Some might ask why such protection is needed at all. Isn’t the ability to speak freely to lawmakers or regulators enough? No, not if we want whistleblowers to have the best shot at reforming harmful corporate conduct, which often requires, in addition to informing authorities, applying public pressure. It’s hard to imagine that Haugen would have generated nearly as much momentum for reform of Facebook as she has without her disclosures to the media.
Furthermore, unlike corporate whistleblowers, government employees who reveal wrongdoing already have significant protection for media disclosures. The Whistleblower Protection Act prohibits retaliation against federal employees for disclosing wrongdoing to anyone, including the media. The Supreme Court has ruled that government employees at all levels have a First Amendment right to speak to the media about matters of public concern without fear of retaliatory action by their government employers.
The protection government employees enjoy for media disclosures is hardly absolute. Leaks of classified material, for example, are unprotected. But there is a clear recognition in the law that such disclosures are an essential part of whistleblowing.
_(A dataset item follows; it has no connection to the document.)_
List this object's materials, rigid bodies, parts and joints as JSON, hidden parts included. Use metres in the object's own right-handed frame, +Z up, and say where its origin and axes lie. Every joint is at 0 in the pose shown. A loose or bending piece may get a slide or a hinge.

As the Court of Appeals for the Federal Circuit has noted, “The purpose of the Whistleblower Protection Act is to encourage disclosure of wrongdoing to persons who may be in a position to act to remedy it, either directly by management authority, or indirectly as in disclosure to the press.”
Fortunately, we’re now seeing some movement toward recognizing in law the public value of media whistleblowing by corporate employees — at least with respect to some types of misconduct.
Last month, coincidentally just days after Haugen revealed herself on 60 Minutes as the Facebook whistleblower, California Gov. Gavin Newsom signed a bill that prevents employers from prohibiting employees or ex-employees from publicly speaking out about unlawful harassment, discrimination or other mistreatment of employees. Passed at the urging of #MeToo activists and Pinterest whistleblower Ifeoma Ozoma, the law is intended to “empower survivors to demand accountability and prevent future abuses by perpetrators,” according to the bill’s author, California state Sen. Connie Leyva.
The logic behind the bill, that public exposure forces accountability for current abuses and helps to prevent future ones, applies equally to corporate misconduct that victimizes customers, investors or the public. Imagine if every executive knew that any employee could publicly disclose any action by the company that they reasonably believed was illegal. Would Facebook have acted as it has? At the very least, that kind of environment would force corporate leaders to think harder before breaking the law.
Corporate lobbyists may argue that protecting media disclosures is a bad idea because it would imperil vital business trade secrets. But just as public disclosure of classified government material is excluded from whistleblower protection, certain types of corporate information could similarly be put off limits.
The only purpose served by not protecting media disclosures of illegal corporate wrongdoing is to shield companies from accountability. That’s the policy choice our laws currently make. But with public admiration of whistleblowers and skepticism of corporations as high as it is, legislators have an opportunity now to change that.
Corporate whistleblowing, as Frances Haugen has demonstrated, has the potential to do enormous good. But that potential can’t be fully realized if every corporate insider contemplating doing what Haugen has done has to be a hero to do it.